*MATERIAL SHOWN*.
----

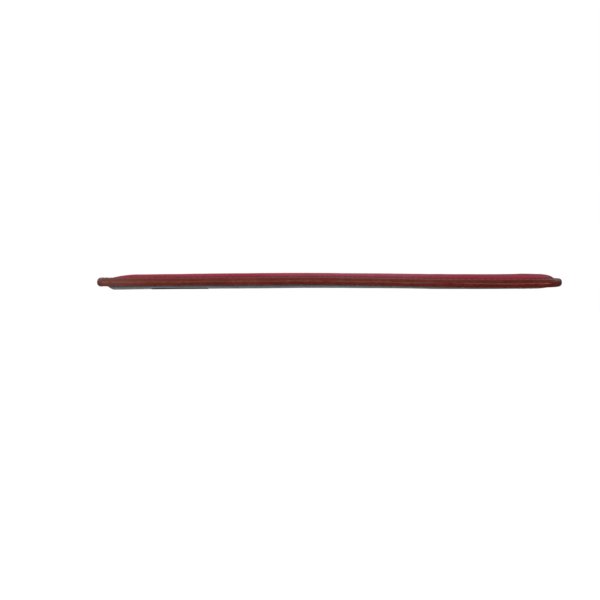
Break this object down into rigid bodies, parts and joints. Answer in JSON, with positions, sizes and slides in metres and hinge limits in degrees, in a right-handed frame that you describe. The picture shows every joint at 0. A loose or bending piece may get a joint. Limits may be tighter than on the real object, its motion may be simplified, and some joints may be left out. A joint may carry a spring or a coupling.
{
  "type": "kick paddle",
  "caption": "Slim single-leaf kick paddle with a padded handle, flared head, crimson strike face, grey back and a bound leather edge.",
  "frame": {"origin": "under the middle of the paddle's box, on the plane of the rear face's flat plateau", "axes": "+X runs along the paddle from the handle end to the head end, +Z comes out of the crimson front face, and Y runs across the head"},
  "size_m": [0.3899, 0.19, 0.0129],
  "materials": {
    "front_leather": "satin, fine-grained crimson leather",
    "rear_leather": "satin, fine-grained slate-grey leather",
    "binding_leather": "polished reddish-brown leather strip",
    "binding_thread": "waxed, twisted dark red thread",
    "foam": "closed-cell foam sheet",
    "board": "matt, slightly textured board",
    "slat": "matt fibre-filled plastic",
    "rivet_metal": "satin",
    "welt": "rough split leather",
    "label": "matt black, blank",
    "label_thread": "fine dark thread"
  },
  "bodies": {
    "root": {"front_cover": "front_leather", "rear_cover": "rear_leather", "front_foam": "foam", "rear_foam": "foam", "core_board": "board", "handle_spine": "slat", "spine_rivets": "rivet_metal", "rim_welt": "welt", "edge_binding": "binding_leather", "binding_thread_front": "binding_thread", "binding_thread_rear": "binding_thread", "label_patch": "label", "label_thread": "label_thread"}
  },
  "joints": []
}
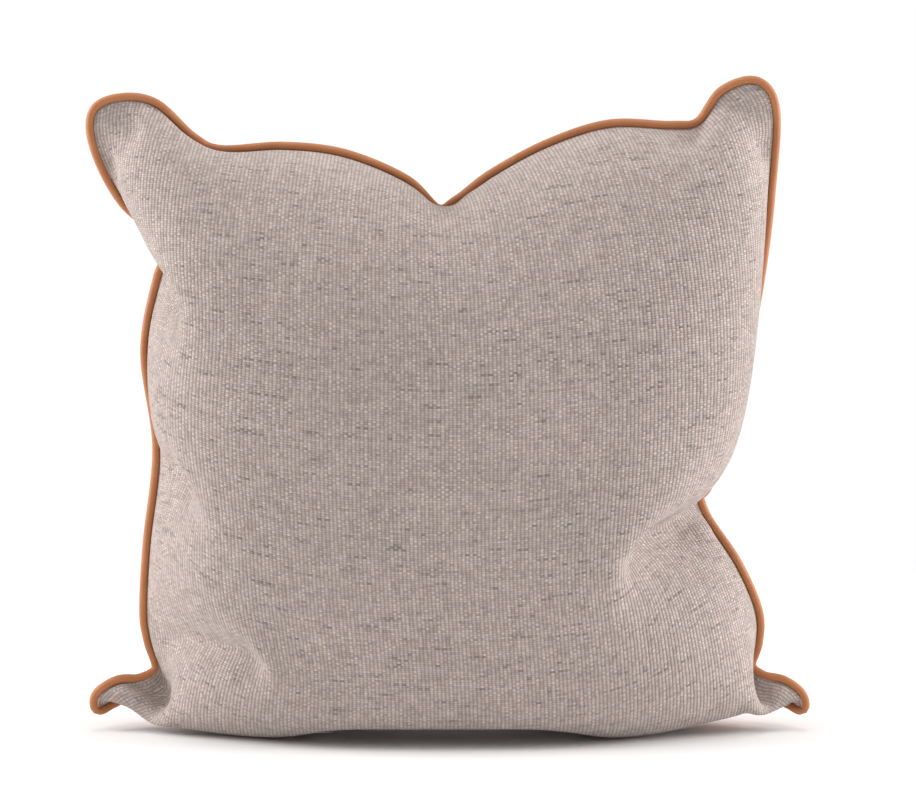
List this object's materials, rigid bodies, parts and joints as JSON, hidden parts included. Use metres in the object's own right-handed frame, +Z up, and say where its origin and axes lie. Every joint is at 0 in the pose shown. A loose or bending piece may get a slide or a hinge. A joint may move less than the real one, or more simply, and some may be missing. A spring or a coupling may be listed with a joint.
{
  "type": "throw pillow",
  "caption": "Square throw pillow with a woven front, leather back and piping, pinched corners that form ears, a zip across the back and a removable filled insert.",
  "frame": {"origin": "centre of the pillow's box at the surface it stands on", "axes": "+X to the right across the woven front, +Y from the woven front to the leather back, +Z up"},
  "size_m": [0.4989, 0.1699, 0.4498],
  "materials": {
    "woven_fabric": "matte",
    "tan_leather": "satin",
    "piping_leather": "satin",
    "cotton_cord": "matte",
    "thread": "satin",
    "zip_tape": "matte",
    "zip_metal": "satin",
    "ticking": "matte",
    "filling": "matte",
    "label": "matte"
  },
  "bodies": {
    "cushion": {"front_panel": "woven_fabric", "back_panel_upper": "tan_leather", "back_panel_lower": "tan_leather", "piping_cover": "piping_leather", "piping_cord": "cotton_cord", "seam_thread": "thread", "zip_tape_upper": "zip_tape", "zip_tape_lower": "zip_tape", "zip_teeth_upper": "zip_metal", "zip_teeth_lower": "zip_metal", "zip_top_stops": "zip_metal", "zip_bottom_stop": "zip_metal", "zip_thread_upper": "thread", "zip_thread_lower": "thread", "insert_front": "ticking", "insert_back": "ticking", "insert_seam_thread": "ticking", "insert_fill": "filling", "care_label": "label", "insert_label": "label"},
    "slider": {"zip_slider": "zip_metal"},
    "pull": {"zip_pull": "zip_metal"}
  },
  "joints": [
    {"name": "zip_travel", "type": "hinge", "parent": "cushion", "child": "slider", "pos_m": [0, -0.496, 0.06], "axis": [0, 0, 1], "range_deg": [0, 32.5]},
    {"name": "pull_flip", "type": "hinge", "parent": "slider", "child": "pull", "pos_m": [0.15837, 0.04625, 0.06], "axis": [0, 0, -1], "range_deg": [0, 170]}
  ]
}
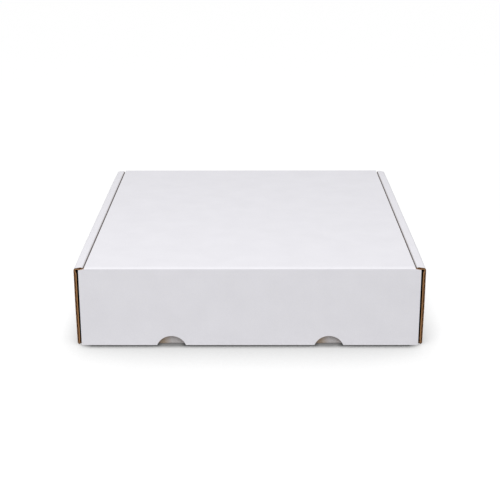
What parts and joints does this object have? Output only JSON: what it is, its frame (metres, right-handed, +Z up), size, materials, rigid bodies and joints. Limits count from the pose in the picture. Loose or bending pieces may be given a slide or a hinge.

----

*TASK STATEMENT*. Copy all of the data. Keep every word exactly as it is.

*RESPONSE TO THIS EXERCISE*.
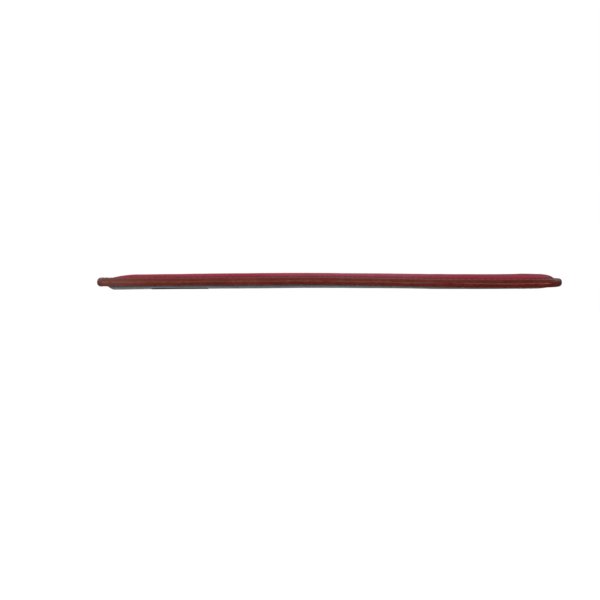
Break this object down into rigid bodies, parts and joints. Answer in JSON, with positions, sizes and slides in metres and hinge limits in degrees, in a right-handed frame that you describe. The picture shows every joint at 0. A loose or bending piece may get a joint. Limits may be tighter than on the real object, its motion may be simplified, and some joints may be left out. A joint may carry a spring or a coupling.
{
  "type": "kick paddle",
  "caption": "Slim single-leaf kick paddle with a padded handle, flared head, crimson strike face, grey back and a bound leather edge.",
  "frame": {"origin": "under the middle of the paddle's box, on the plane of the rear face's flat plateau", "axes": "+X runs along the paddle from the handle end to the head end, +Z comes out of the crimson front face, and Y runs across the head"},
  "size_m": [0.3899, 0.19, 0.0129],
  "materials": {
    "front_leather": "satin, fine-grained crimson leather",
    "rear_leather": "satin, fine-grained slate-grey leather",
    "binding_leather": "polished reddish-brown leather strip",
    "binding_thread": "waxed, twisted dark red thread",
    "foam": "closed-cell foam sheet",
    "board": "matt, slightly textured board",
    "slat": "matt fibre-filled plastic",
    "rivet_metal": "satin",
    "welt": "rough split leather",
    "label": "matt black, blank",
    "label_thread": "fine dark thread"
  },
  "bodies": {
    "root": {"front_cover": "front_leather", "rear_cover": "rear_leather", "front_foam": "foam", "rear_foam": "foam", "core_board": "board", "handle_spine": "slat", "spine_rivets": "rivet_metal", "rim_welt": "welt", "edge_binding": "binding_leather", "binding_thread_front": "binding_thread", "binding_thread_rear": "binding_thread", "label_patch": "label", "label_thread": "label_thread"}
  },
  "joints": []
}
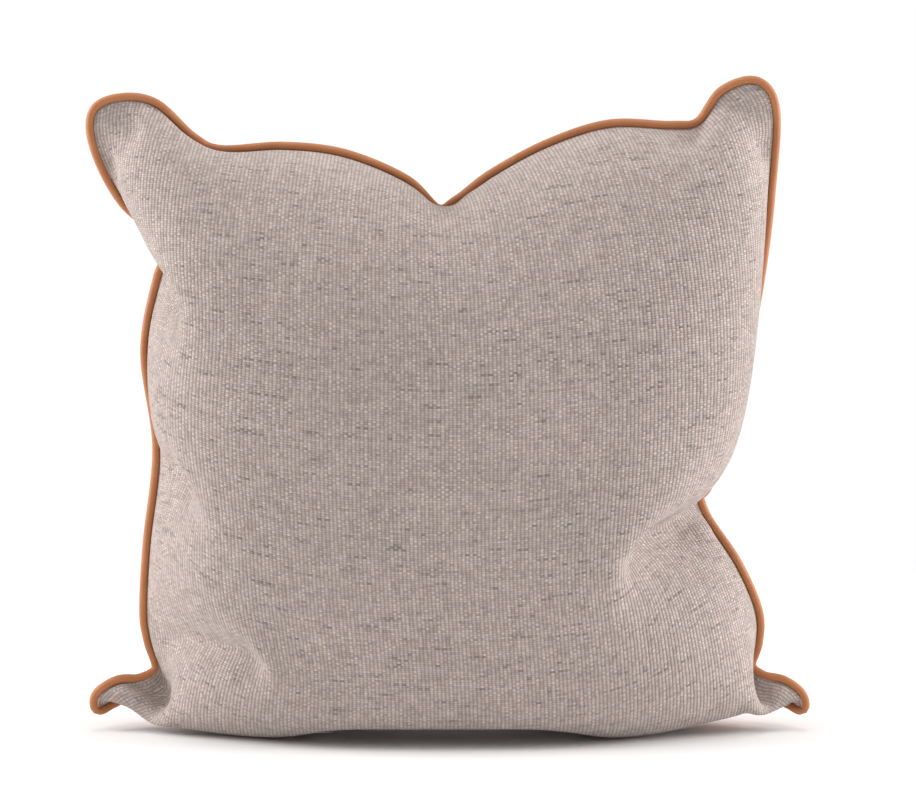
List this object's materials, rigid bodies, parts and joints as JSON, hidden parts included. Use metres in the object's own right-handed frame, +Z up, and say where its origin and axes lie. Every joint is at 0 in the pose shown. A loose or bending piece may get a slide or a hinge. A joint may move less than the real one, or more simply, and some may be missing. A spring or a coupling may be listed with a joint.
{
  "type": "throw pillow",
  "caption": "Square throw pillow with a woven front, leather back and piping, pinched corners that form ears, a zip across the back and a removable filled insert.",
  "frame": {"origin": "centre of the pillow's box at the surface it stands on", "axes": "+X to the right across the woven front, +Y from the woven front to the leather back, +Z up"},
  "size_m": [0.4989, 0.1699, 0.4498],
  "materials": {
    "woven_fabric": "matte",
    "tan_leather": "satin",
    "piping_leather": "satin",
    "cotton_cord": "matte",
    "thread": "satin",
    "zip_tape": "matte",
    "zip_metal": "satin",
    "ticking": "matte",
    "filling": "matte",
    "label": "matte"
  },
  "bodies": {
    "cushion": {"front_panel": "woven_fabric", "back_panel_upper": "tan_leather", "back_panel_lower": "tan_leather", "piping_cover": "piping_leather", "piping_cord": "cotton_cord", "seam_thread": "thread", "zip_tape_upper": "zip_tape", "zip_tape_lower": "zip_tape", "zip_teeth_upper": "zip_metal", "zip_teeth_lower": "zip_metal", "zip_top_stops": "zip_metal", "zip_bottom_stop": "zip_metal", "zip_thread_upper": "thread", "zip_thread_lower": "thread", "insert_front": "ticking", "insert_back": "ticking", "insert_seam_thread": "ticking", "insert_fill": "filling", "care_label": "label", "insert_label": "label"},
    "slider": {"zip_slider": "zip_metal"},
    "pull": {"zip_pull": "zip_metal"}
  },
  "joints": [
    {"name": "zip_travel", "type": "hinge", "parent": "cushion", "child": "slider", "pos_m": [0, -0.496, 0.06], "axis": [0, 0, 1], "range_deg": [0, 32.5]},
    {"name": "pull_flip", "type": "hinge", "parent": "slider", "child": "pull", "pos_m": [0.15837, 0.04625, 0.06], "axis": [0, 0, -1], "range_deg": [0, 170]}
  ]
}
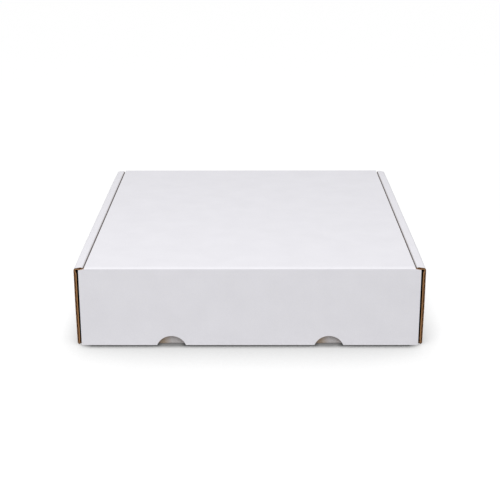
What parts and joints does this object have? Output only JSON: what it is, its frame (metres, right-handed, +Z up), size, materials, rigid bodies and joints. Limits count from the pose in the picture. Loose or bending pieces may be given a slide or a hinge.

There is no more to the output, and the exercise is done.